In a briefing yesterday for a cohort of Australia's friends and allies, the message was fairly clear: the meeting with the premier went fairly well, but the prime minister did not concede ground on any core issues.
You can see why Australian officials felt the need to give this reassurance, particularly to nations with their own deep problems with China.
'Panda diplomacy'
After all, there was plenty of public bonhomie during the trip, with Premier Li declaring that the relationship was now "back on the right track" and announcing that China would send two new giant pandas to Adelaide Zoo as a gesture of goodwill.
That could exacerbate anxieties in countries like the US and Japan that the Albanese government's pursuit of "stabilisation" might make it hesitant to push back against aggression, coercion and interference from China — whether in the South China Sea, within the diaspora here in Australia or on the cyber front lines.
But multiple diplomatic sources have told the ABC the Australian officials stressed in the meeting that they were fully aware of how China deploys "panda diplomacy" to burnish its public image, and that neither they nor the government were swept up in all the toasts and good-natured backslapping which inevitably followed.
They had carefully considered all the optics of all Mr Li's events, including at Adelaide Zoo.
For example, they pointed out that while the foreign minister attended that event, Mr Albanese did not, suggesting that was a deliberate choice.
Australian officials also told their counterparts that while the mood during official meetings in Canberra was quite cordial, with Mr Li often appearing relaxed, Chinese officials repeatedly made it clear that they believed that Australia was being used by the United States in a broader strategy to contain Beijing.
This has been a common refrain from China, and one which it has deployed against multiple countries both in official discourse and in state media, which often paints US allies as unwitting dupes being manipulated by the hidden hand of Washington.
"You got the sense that there was this frustration for Australia – they just couldn't break this idea that Li framed everything they did through the lens of competition with America, rather than as sovereign choices which Australia made," one diplomat told the ABC.
However, in their briefing, the Australian officials also said that the premier did not specifically bring up AUK/US or the federal government's nuclear submarine push – despite the fact Beijing has forcefully criticised the initiative in public, and has expended plenty of diplomatic capital trying to discredit the plan in South-East Asia, the Pacific and internationally.
That's in contrast to the approach Mr Li took in New Zealand, where he pressed Prime Minister Christopher Luxon not to join Pillar 2 of the pact.
The Australian government believes that China might have realised that it's now pointless to berate Canberra for a decision which is now very much locked in, whatever its merits.
Australian officials also stressed that Mr Albanese used the meeting to raise the government's concerns about China's conduct in the South China Sea, human rights in China, Australian citizens imprisoned in China, and Beijing's tacit support for Russia's invasion of Ukraine (as the prime minister has already said in public).
In addition, they said Mr Albanese made it clear that Australia was uncomfortable with China's attempts to insert itself as a security player in the Pacific by striking policing deals with multiple nations — urging Beijing to go through the peak regional body the Pacific Islands Forum instead.

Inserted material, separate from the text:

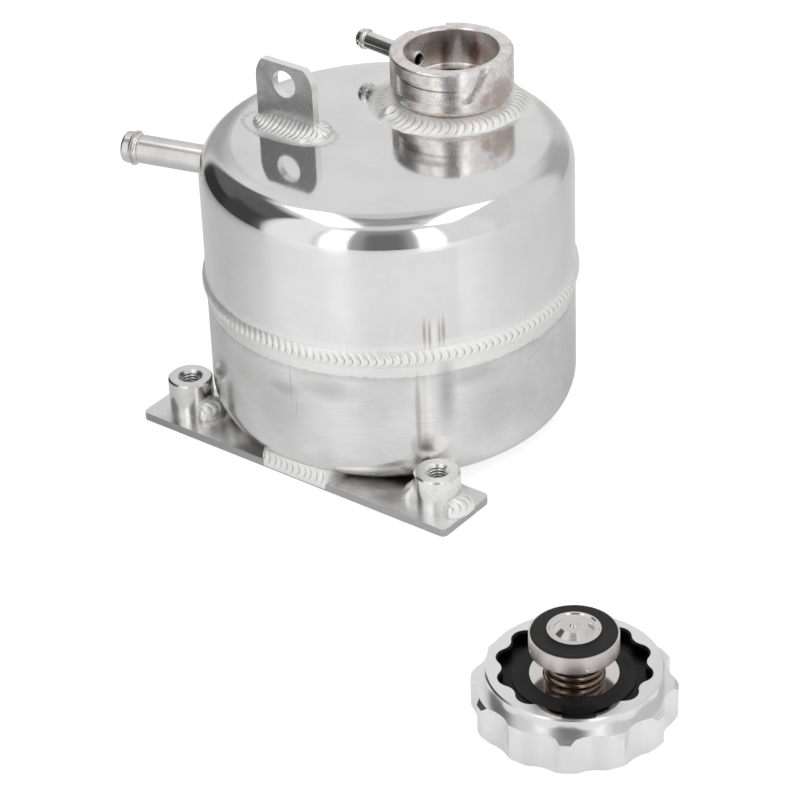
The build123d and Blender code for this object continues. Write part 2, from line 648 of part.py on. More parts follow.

But Mr Li rejected that quite forcefully by pointing out that some PIF members don't recognise Beijing diplomatically, because they retain ties with Taiwan.
Strengthening military communications
The prime minister also used the meeting to raise concerns over a series of recent military encounters between the Australian Defence Force and the Chinese navy — including one where the PLA(N) used sonar while an Australian diver was in the water, and another where China activated a flare near an Australian helicopter.

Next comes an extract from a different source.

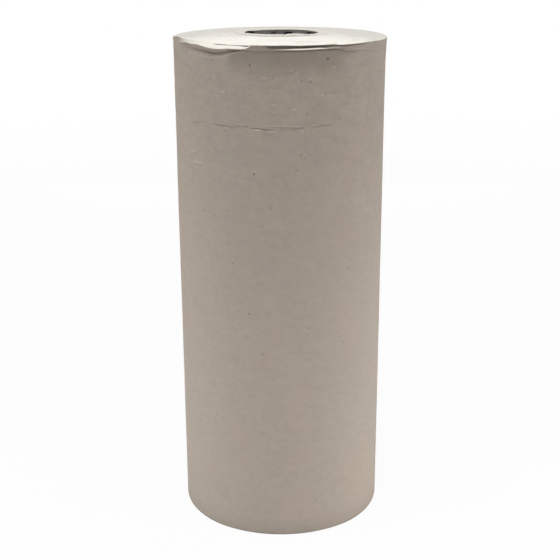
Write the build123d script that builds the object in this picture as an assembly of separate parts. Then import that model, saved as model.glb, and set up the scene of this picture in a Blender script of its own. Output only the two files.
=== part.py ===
# Newsprint paper roll, standing on one end.
# The origin is at the middle of the round outside, at the height of the surface that the roll stands on, and +Z is up.
# -Y is the side with the knocked rim and the slack outer turns. The web's loose end is behind, on the +Y side.
# Everything is in millimetres, and angles are in degrees, counted anticlockwise from +X as seen from above.
from build123d import *
import math
import os

# Overall sizes of the roll
web_width = 524.0
roll_diameter = 220.0

# The core tube, spiral-wound board
core_bore_diameter = 76.2
core_wall = 9.5
core_rise = 3.8  # how far the core has crept up, past the outer turns
core_offset = 2.0  # how far towards +X the core sits, because the web is wound slacker on the -X side
core_mouth_chamfer = 0.6

# The end faces: inner turns have crept up with the core, in bands that step down towards the rim
turns_rise = 3.1
band_edge_shares = (0.06, 0.13, 0.22, 0.29, 0.38, 0.47, 0.54, 0.62, 0.71, 0.79, 0.88)
band_rise_shares = (0.97, 1.0, 0.86, 0.90, 0.77, 0.66, 0.70, 0.52, 0.40, 0.32, 0.13, 0.0)

# The loose end of the web, straight because it has sprung off the turn below
tail_angle = 62.0
tail_thickness = 0.5
tail_spring_length = 14.0
tail_root_gap = 0.12

# The slack outer turns at the front: their edge has slipped down and leans out from the turns behind
slack_angle = -79.0
slack_half_angle = 31.0
slack_thickness = 1.1
slack_lean = 1.3
slack_drop = 3.4
slack_depth = 26.0
slack_root = 0.2  # how far inside the web's last turn the leaning surface starts

# The knocked place on the rim: edges rolled outwards into a lip, with the wall pushed in beneath it
knock_angle = -123.5
knock_drop = 4.2
knock_slope = 45.0
lip_thickness = 1.2
recess_height = 8.6
recess_depth = 2.6

cutter_overrun = 2.0

# Sizes that follow from those above
roll_radius = roll_diameter / 2
core_bore_radius = core_bore_diameter / 2
core_radius = core_bore_radius + core_wall
slack_inner_radius = roll_radius - slack_thickness


def direction(angle):
    """A level unit vector at this angle."""
    return Vector(math.cos(math.radians(angle)), math.sin(math.radians(angle)), 0)


def around(centre, radius, start, end):
    """A level arc about a centre, from one angle to another."""
    middle = (start + end) / 2
    return ThreePointArc(*(centre + direction(a) * radius for a in (start, middle, end)))


def beyond(point, normal):
    """A block that fills the side of a plane that its normal points to."""
    plane = Plane(origin=point, z_dir=normal)
    return plane * Box(roll_diameter, roll_diameter, roll_diameter, align=(Align.CENTER, Align.CENTER, Align.MIN))


def wound_outline():
    """The roll seen from above: two half circles that make one turn of a spiral, ending in the sprung tail."""
    tail = direction(tail_angle)
    centre = Vector(0, 0, 0)
    spring_turn = math.degrees(tail_spring_length / roll_radius)
    root_length = math.sqrt(2 * roll_radius * tail_root_gap)
    root_turn = math.degrees(root_length / roll_radius)
    leaves = tail_angle + spring_turn
    outward = direction(leaves)
    along = direction(leaves - 90)
    under_radius = roll_radius - tail_thickness
    last_touch = outward * roll_radius
    tip = last_touch + along * tail_spring_length
    tip_under = tip - outward * tail_thickness
    slit_end = last_touch - outward * tail_thickness + along * root_length
    second_centre = centre - tail * (tail_thickness / 2)
    edges = [
        Line(tip, last_touch),
        around(centre, roll_radius, leaves, tail_angle + 180),
        around(second_centre, roll_radius - tail_thickness / 2, tail_angle + 180, tail_angle + 360),
        around(centre, under_radius, tail_angle, leaves - root_turn),
        Line(direction(leaves - root_turn) * under_radius, slit_end),
        Line(slit_end, tip_under),
        Line(tip_under, tip),
    ]
    return make_face(Wire(edges))


def band_edge(share):
    """The circle between two bands of turns, this share of the way out from the core, and as far off centre."""
    radius = core_radius + (roll_radius - core_radius) * share
    return Pos(core_offset * (1 - share), 0) * Circle(radius)


def telescoped_turns():
    """Bands of turns as long as the web is wide, each slid up the roll by its own share, out to the last turn."""
    outlines = [band_edge(share) for share in (0, *band_edge_shares)]
    outlines.append(wound_outline())
    bands = []
    for inner, outer, rise_share in zip(outlines, outlines[1:], band_rise_shares):
        bands.append(Pos(0, 0, turns_rise * rise_share) * extrude(outer - inner, web_width))
    return bands[0].fuse(*bands[1:]).clean()


def leaning_cone(wall_radius, top):
    """A cone that leans out past a wall of this radius towards the slack place, and is just inside it elsewhere."""
    foot = web_width - slack_depth
    reach = (top - foot) / slack_depth
    swing = math.cos(math.radians(slack_half_angle))
    shift = slack_lean / (1 - swing) * reach
    low = Plane(origin=(0, 0, foot)) * Circle(wall_radius - tail_thickness - slack_root)
    top_centre = direction(slack_angle) * shift + Vector(0, 0, top)
    high = Plane(origin=top_centre) * Circle(wall_radius - shift * swing)
    return loft([low, high], ruled=True)


def inner_turns():
    """The turns behind the slack ones, as a plain cylinder that its cutters leave alone."""
    base = Align.MIN
    height = web_width + turns_rise + cutter_overrun
    return Cylinder(slack_inner_radius, height, align=(Align.CENTER, Align.CENTER, base))


def slacken(paper):
    """Leans the outer turns out at the front, opens the gap behind them and lowers their edge."""
    kept = inner_turns()
    paper += leaning_cone(roll_radius, web_width) - kept
    paper -= leaning_cone(slack_inner_radius, web_width + cutter_overrun) - kept
    lowest = direction(slack_angle) * (roll_radius + slack_lean) + Vector(0, 0, web_width - slack_drop)
    hinge = direction(slack_angle) * (roll_radius * math.cos(math.radians(slack_half_angle))) + Vector(0, 0, web_width)
    across = direction(slack_angle + 90)
    upward = across.cross(hinge - lowest)
    if upward.Z < 0:
        upward = -upward
    return paper - (beyond(lowest, upward) - kept)


def knock(paper):
    """Bevels the rim at the knocked place, and sinks the wall below the lip that this leaves."""
    outward = direction(knock_angle)
    slope = math.radians(knock_slope)
    bevel_normal = outward * math.sin(slope) + Vector(0, 0, math.cos(slope))
    bevel_point = outward * roll_radius + Vector(0, 0, web_width - knock_drop)
    paper -= beyond(bevel_point, bevel_normal)
    recess_foot = bevel_point - Vector(0, 0, recess_height)
    recess_normal = outward * recess_height + Vector(0, 0, recess_depth)
    recess = beyond(recess_foot, recess_normal) - beyond(bevel_point - bevel_normal * lip_thickness, bevel_normal)
    return paper - recess


def make_paper_turns():
    """The wound newsprint, all its turns as one solid."""
    return knock(slacken(telescoped_turns()))


def make_core_tube():
    """The board tube that the paper is wound on, as long as the web is wide."""
    tube = Cylinder(core_radius, web_width, align=(Align.CENTER, Align.CENTER, Align.MIN))
    tube -= Cylinder(core_bore_radius, web_width, align=(Align.CENTER, Align.CENTER, Align.MIN))
    bore_edges = tube.edges().filter_by(GeomType.CIRCLE).filter_by(lambda e: e.radius < core_radius)
    tube = chamfer(bore_edges, core_mouth_chamfer)
    return Pos(core_offset, 0, core_rise) * tube


os.makedirs("parts", exist_ok=True)
export_step(make_core_tube(), "parts/core_tube.step")
export_step(make_paper_turns(), "parts/paper_turns.step")
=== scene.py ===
import math
import bmesh
import bpy
import numpy as np
from mathutils import Matrix, Vector


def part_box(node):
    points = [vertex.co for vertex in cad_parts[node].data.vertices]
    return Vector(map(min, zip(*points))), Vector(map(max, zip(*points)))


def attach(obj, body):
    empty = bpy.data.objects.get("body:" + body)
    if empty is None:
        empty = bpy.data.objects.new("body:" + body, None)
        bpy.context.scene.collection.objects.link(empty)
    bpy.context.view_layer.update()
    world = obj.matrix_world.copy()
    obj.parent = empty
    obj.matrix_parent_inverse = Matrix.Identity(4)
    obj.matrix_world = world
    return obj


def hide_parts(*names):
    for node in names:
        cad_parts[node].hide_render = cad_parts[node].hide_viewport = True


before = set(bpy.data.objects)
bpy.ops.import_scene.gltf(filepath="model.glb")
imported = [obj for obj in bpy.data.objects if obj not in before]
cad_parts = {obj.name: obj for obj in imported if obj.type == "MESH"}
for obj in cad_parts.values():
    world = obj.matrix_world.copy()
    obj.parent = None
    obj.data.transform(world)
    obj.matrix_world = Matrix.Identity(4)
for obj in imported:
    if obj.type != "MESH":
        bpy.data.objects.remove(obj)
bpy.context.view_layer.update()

mm = 0.001
scene = bpy.context.scene
scene.view_settings.view_transform = "Standard"

# the roll's own sizes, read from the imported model, and then in mm, as the meshes are worked out
paperLow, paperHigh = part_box("paper_turns")
coreLow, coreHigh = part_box("core_tube")
rollRadius = -paperLow.x
coreOffset = (coreHigh.x + coreLow.x) / 2
webWidth = coreHigh.z - coreLow.z
rim, inner, web = rollRadius / mm, (coreHigh.x - coreLow.x) / 2 / mm, webWidth / mm
coreAside, coreRise, turnsRise = coreOffset / mm, coreLow.z / mm, (paperHigh.z - webWidth) / mm
print("roll", round(rim, 1), "core", round(inner, 1), "web", round(web, 1), "rise", round(turnsRise, 1))


# a socket that takes part in plain sums, from either side of the sign
class Val:
    def __init__(self, nodes, socket):
        self.nodes, self.socket = nodes, socket

    def maths(self, operation, first, second):
        return self.nodes.node("ShaderNodeMath", {"operation": operation}, {0: first, 1: second})

    def __add__(self, other): return self.maths("ADD", self, other)
    def __radd__(self, other): return self.maths("ADD", other, self)
    def __sub__(self, other): return self.maths("SUBTRACT", self, other)
    def __rsub__(self, other): return self.maths("SUBTRACT", other, self)
    def __mul__(self, other): return self.maths("MULTIPLY", self, other)
    def __rmul__(self, other): return self.maths("MULTIPLY", other, self)
    def __truediv__(self, other): return self.maths("DIVIDE", self, other)
    def __rtruediv__(self, other): return self.maths("DIVIDE", other, self)
    def __pow__(self, other): return self.maths("POWER", self, other)
    def __rpow__(self, other): return self.maths("POWER", other, self)


# a node tree: node() adds any node, with its settings first and then its sockets' values or links
class Nodes:
    def __init__(self, tree):
        self.tree = tree

    def node(self, kind, settings=None, inputs=None, output=0):
        made = self.tree.nodes.new(kind)
        for key, value in (settings or {}).items():
            setattr(made, key, value)
        for key, value in (inputs or {}).items():
            self.feed(made.inputs[key], value)
        return Val(self, made.outputs[output])      # output by number or name

    def feed(self, socket, value):
        if isinstance(value, Val):
            self.tree.links.new(value.socket, socket)
        else:
            socket.default_value = (*value, 1) if socket.type == "RGBA" else value

    def position(self):
        return self.node("ShaderNodeTexCoord", output="Object")

    def split(self, vector):
        parts = self.node("ShaderNodeSeparateXYZ", None, {0: vector}).socket.node.outputs
        return [Val(self, part) for part in parts]

    def vector(self, x, y, z):
        return self.node("ShaderNodeCombineXYZ", None, {0: x, 1: y, 2: z})

    def scaled(self, vector, across, up):
        return self.node("ShaderNodeVectorMath", {"operation": "MULTIPLY"}, {0: vector, 1: (across, across, up)})

    def noise(self, vector, detail, rough):
        inputs = {"Vector": vector, "Scale": 1.0, "Detail": detail, "Roughness": rough}
        return self.node("ShaderNodeTexNoise", None, inputs)

    def band(self, value, low, high, outLow=0.0, outHigh=1.0):
        # a soft step from outLow at low to outHigh at high; low may be the larger of the two
        ends = {"Value": value, "From Min": low, "From Max": high, "To Min": outLow, "To Max": outHigh}
        return self.node("ShaderNodeMapRange", {"interpolation_type": "SMOOTHSTEP"}, ends)

    def mix(self, factor, first, second):
        return self.node("ShaderNodeMix", {"data_type": "RGBA"}, {0: factor, 6: first, 7: second}, 2)

    def over(self, colour, value, low, high, share, tint):
        # lays a tint over the colour, from nothing where the value is low to its share where it is high
        return self.mix(self.band(value, low, high, 0.0, share), colour, tint)


class Paint(Nodes):
    def __init__(self, name):
        self.material = bpy.data.materials.new(name)
        self.material.use_nodes = True
        super().__init__(self.material.node_tree)
        self.shader = self.tree.nodes["Principled BSDF"]

    def set(self, **values):
        for key, value in values.items():
            self.feed(self.shader.inputs[key.replace("_", " ")], value)

    def bump(self, height, distance, strength):
        inputs = {"Height": height, "Distance": distance, "Strength": strength}
        self.set(Normal=self.node("ShaderNodeBump", None, inputs))


def srgb(*levels):
    # a colour as it reads on screen, turned into linear numbers
    return tuple(((v / 255 + 0.055) / 1.055) ** 2.4 for v in levels)


def smooth(low, high, x):
    t = np.clip((x - low) / (high - low), 0, 1)
    return t * t * (3 - 2 * t)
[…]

One of the modest apparent breakthroughs from these talks was an agreement to find new ways to keep on talking about some of these very prickly topics.

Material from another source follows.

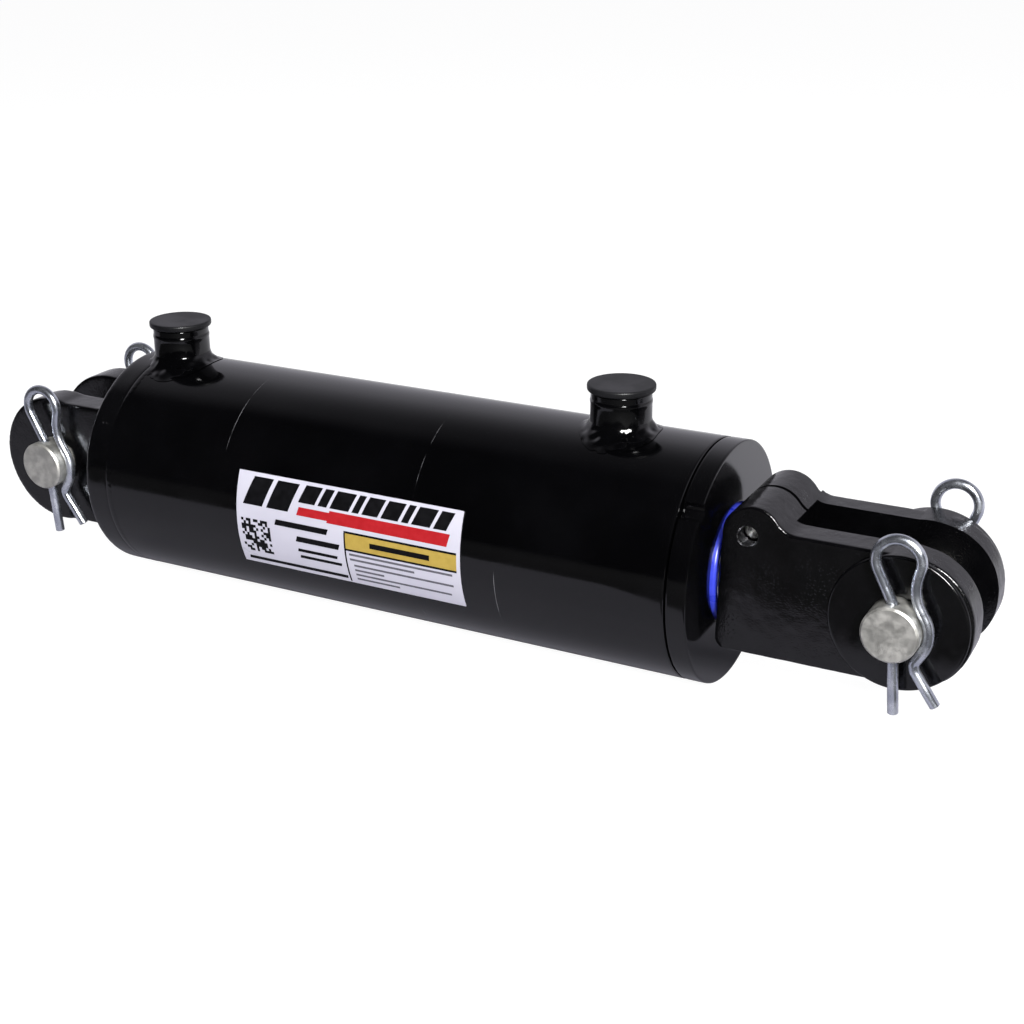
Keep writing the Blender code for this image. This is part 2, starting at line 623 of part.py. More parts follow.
# ---------------------------------------------------------------- assembly
def build():
    clear_scene()
    parts = new_collection("hydraulic_cylinder")
    cutters = new_collection("cutters")
    barrel_tube(parts, cutters)
    base_clevis(parts, cutters)
    gland(parts, cutters)
    gland_seals(parts)
    for name, station in PORT_STATIONS.items():
        port(parts, cutters, name, station)
    info_label(parts)
    piston_rod(parts)
    piston(parts)
    piston_nut(parts, cutters)
    rod_clevis(parts, cutters)
    clamp_bolt(parts, cutters)
    for end, station in (("base", 0.0), ("rod", RETRACTED)):
        clevis_pin(parts, cutters, end, station)
        hairpin(parts, end, station, "near", -CLIP_Y)
        hairpin(parts, end, station, "far", CLIP_Y)


build()
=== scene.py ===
"""The hydraulic cylinder's visible pieces and finishes, with floor, lights and camera.

The axes are the frame's own: origin at the base pin, +X to the rod end, +Z to the ports.
Shapes, with the floor and the card, are laid out in millimetres and scaled to metres as they are
made. Materials, lights and the camera are in metres.
"""
import math

import bmesh
import bpy
from mathutils import Matrix, Vector, noise

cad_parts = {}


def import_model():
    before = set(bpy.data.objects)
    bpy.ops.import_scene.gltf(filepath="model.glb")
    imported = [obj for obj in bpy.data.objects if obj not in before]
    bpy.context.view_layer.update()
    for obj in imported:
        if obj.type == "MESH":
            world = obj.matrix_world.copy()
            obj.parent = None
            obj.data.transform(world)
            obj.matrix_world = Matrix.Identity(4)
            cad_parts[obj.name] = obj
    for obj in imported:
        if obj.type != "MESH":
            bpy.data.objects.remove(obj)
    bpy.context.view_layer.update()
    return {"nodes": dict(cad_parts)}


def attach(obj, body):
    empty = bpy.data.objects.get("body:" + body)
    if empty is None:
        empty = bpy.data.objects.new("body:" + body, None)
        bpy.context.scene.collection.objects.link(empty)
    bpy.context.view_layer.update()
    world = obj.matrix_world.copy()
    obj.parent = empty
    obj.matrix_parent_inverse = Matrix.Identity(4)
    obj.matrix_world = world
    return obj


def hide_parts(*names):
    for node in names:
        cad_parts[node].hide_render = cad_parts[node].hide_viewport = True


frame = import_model()

MM = 0.001
GAP = 0.3
BARREL_R = 57.15
BORE_R = 50.8
ROD_R = 25.4
ROD_TAIL_R = 19.05
PIN_R = 12.7
WIRE_R = 2.38125
HALF_WIDTH = 31.75
HALF_SLOT = 14.2875
BOSS_R = 14.4
ROD_PIN_X = 463.55
PORT_X = {"base": 66.9, "rod": 320.2}
FLOOR_Z = -58.0


# ---------------------------------------------------------------- mesh helpers, in millimetres
def placed(name, data):
    item = bpy.data.objects.new(name, data)
    bpy.context.scene.collection.objects.link(item)
    return item


def from_bmesh(name, shape):
    """An object made from a bmesh in millimetres. The bmesh is used up."""
    bmesh.ops.recalc_face_normals(shape, faces=shape.faces)
    bmesh.ops.scale(shape, vec=(MM, MM, MM), verts=shape.verts)
    mesh = bpy.data.meshes.new(name)
    shape.to_mesh(mesh)
    shape.free()
    return placed(name, mesh)


def bridge(shape, one, two):
    """Faces between two closed rings that have as many points as each other."""
    for index in range(len(one)):
        nxt = (index + 1) % len(one)
        shape.faces.new((one[index], one[nxt], two[nxt], two[index]))


AXES = {
    "X": lambda s, r, a: (s, r * math.sin(a), r * math.cos(a)),
    "Y": lambda s, r, a: (r * math.cos(a), s, r * math.sin(a)),
    "Z": lambda s, r, a: (r * math.cos(a), r * math.sin(a), s),
}


def rounded(outline, radius, steps=3):
    """The outline with each corner swapped for a small arc.

    An outline that starts on the axis is open there, so its two end points stay as they are.
    A point just before and just after each arc keeps the flats beside it looking flat.
    """
    result = []
    count = len(outline)
    closed = outline[0][1] > 0
    most, flat_share, flat_most = 0.45, 1.35, 0.48
    for index, point in enumerate(outline):
        here = Vector(point)
        if not closed and index in (0, count - 1):
            result.append(tuple(here))
            continue
        before = Vector(outline[index - 1]) - here
        after = Vector(outline[(index + 1) % count]) - here
        size = min(radius, before.length * most, after.length * most)
        start = here + before.normalized() * size
        end = here + after.normalized() * size
        flat = min(size * flat_share, before.length * flat_most)
        result.append(tuple(here + before.normalized() * flat))
        for step in range(steps + 1):
            t = step / steps
            result.append(tuple(start * (1 - t) ** 2 + here * 2 * t * (1 - t) + end * t * t))
        flat = min(size * flat_share, after.length * flat_most)
        result.append(tuple(here + after.normalized() * flat))
    return result


def turned(name, outline, axis="X", at=(0, 0, 0), steps=160, warp=None):
    """Turn (station, radius) points about an axis.

    An outline that starts on the axis makes a solid, and any other makes a ring.
    """
    shape = bmesh.new()
    place = AXES[axis]
    rings = []
    for station, radius in outline:
        ring = []
        for index in range(steps if radius > 0 else 1):
            angle = 2 * math.pi * index / steps
            s, r = warp(station, radius, angle) if warp else (station, radius)
            ring.append(shape.verts.new(Vector(place(s, r, angle)) + Vector(at)))
        rings.append(ring)
    pairs = list(zip(rings, rings[1:]))
    if outline[0][1] > 0:
        pairs.append((rings[-1], rings[0]))
    for one, two in pairs:
        for index in range(steps):
            nxt = (index + 1) % steps
            corners = [one[index % len(one)], one[nxt % len(one)]]
            corners += [two[nxt % len(two)], two[index % len(two)]]
            corners = list(dict.fromkeys(corners))
            if len(corners) > 2:
                shape.faces.new(corners)
    return from_bmesh(name, shape)


def shaft(name, radius, low, high, axis="Y", at=(0, 0, 0), steps=96):
    """A plain solid cylinder."""
    return turned(name, [(high, 0), (high, radius), (low, radius), (low, 0)], axis, at, steps)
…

For example, Mr Albanese said on Monday afternoon that Australia and China had agreed to discuss setting up new channels of military communications to try and avoid any future confrontations.
But expectations around this are very muted in Canberra, at least for now.
Australian officials also stressed to their diplomatic counterparts in the briefing that the government would only participate in talks on the subject if both China's Defence Ministry and its Ministry of Foreign Affairs took part, to ensure it was worthwhile.
That's not the only instance of managing expectations which is at play.
After the meeting with Mr Albanese, Mr Li said that China and Australia had also agreed to "step up communication and dialogue to explore ways to better help development" in Pacific Island countries.
But Australian officials assured their counterparts that was simply a reference to both countries revivifying existing (or largely dormant) mechanisms for discussion on Pacific issues, rather than setting up new official talks or channels of communication.
Critical issues still need work
And while both Anthony Albanese and Mr Li were quick to celebrate booming Australia-China trade ties during the visit, there are some friction points here as well.
As expected, Australian officials said Premier Li pressed quite hard for Australia to back China's entry to the sprawling CP-TPP trade pact — a key regional agreement which the United States helped create but later pulled out of due to resurgent protectionism at home.
Canberra has been very reluctant to lend its support to China's bid because of Beijing's bruising campaign of economic coercion from 2020 through to 2022, although it has carefully avoided picking any public fights on the issue.
Officials said that Mr Albanese again simply pointed out that all bids to join the agreement would have to get a consensus agreement from all CP-TPP members — which at this point looks like a distant prospect for China.
This is not to say that Premier Li and Mr Albanese spent the entire meeting just talking at cross-purposes.
But the gulf between Australia and China on several critical issues still remains somewhere between gaping and wide.
Interestingly, Australian officials also suggested that Beijing was more fixated than Canberra was on the optics of the final outcomes.
For example, Chinese officials were very keen to ensure that Australia agreed to a joint statement from both leaders.
They were also initially pressing for as many as 30 new agreements or memoranda of understanding to be signed — far more than the five which were, in the end, announced during the premier's visit.
It's also worth noting that DFAT officials also acknowledged there was some discomfort — including, perhaps, among Australia's friends and allies — about Mr Albanese's decision to attend a Chinese community event with Mr Li in Perth.
Some critics targeted by the Chinese government in Australia have been fiercely critical of Mr Albanese for publishing pictures of himself at the event with Mr Li while praising Chinese Australians, arguing that the prime minister is equating the whole community with a regime that many are hostile to.
Perhaps the government felt it was damned either way, as a decision to skip the event would likely have drawn both attention and criticism from the other side.
But this debate is likely to only intensify as the federal election draws nearer.
Today Australian officials will brief more Canberra-based diplomats, including representatives from Pacific missions.
Politicians, public servants and pundits with a stake in this troubled but critical relationship will likely be picking through the entrails of what happened for quite some time to come.
The core challenge for Australia remains: how to maintain a diplomatic equilibrium with an increasingly impatient great power which is simultaneously your biggest trading partner and your largest source of security anxiety.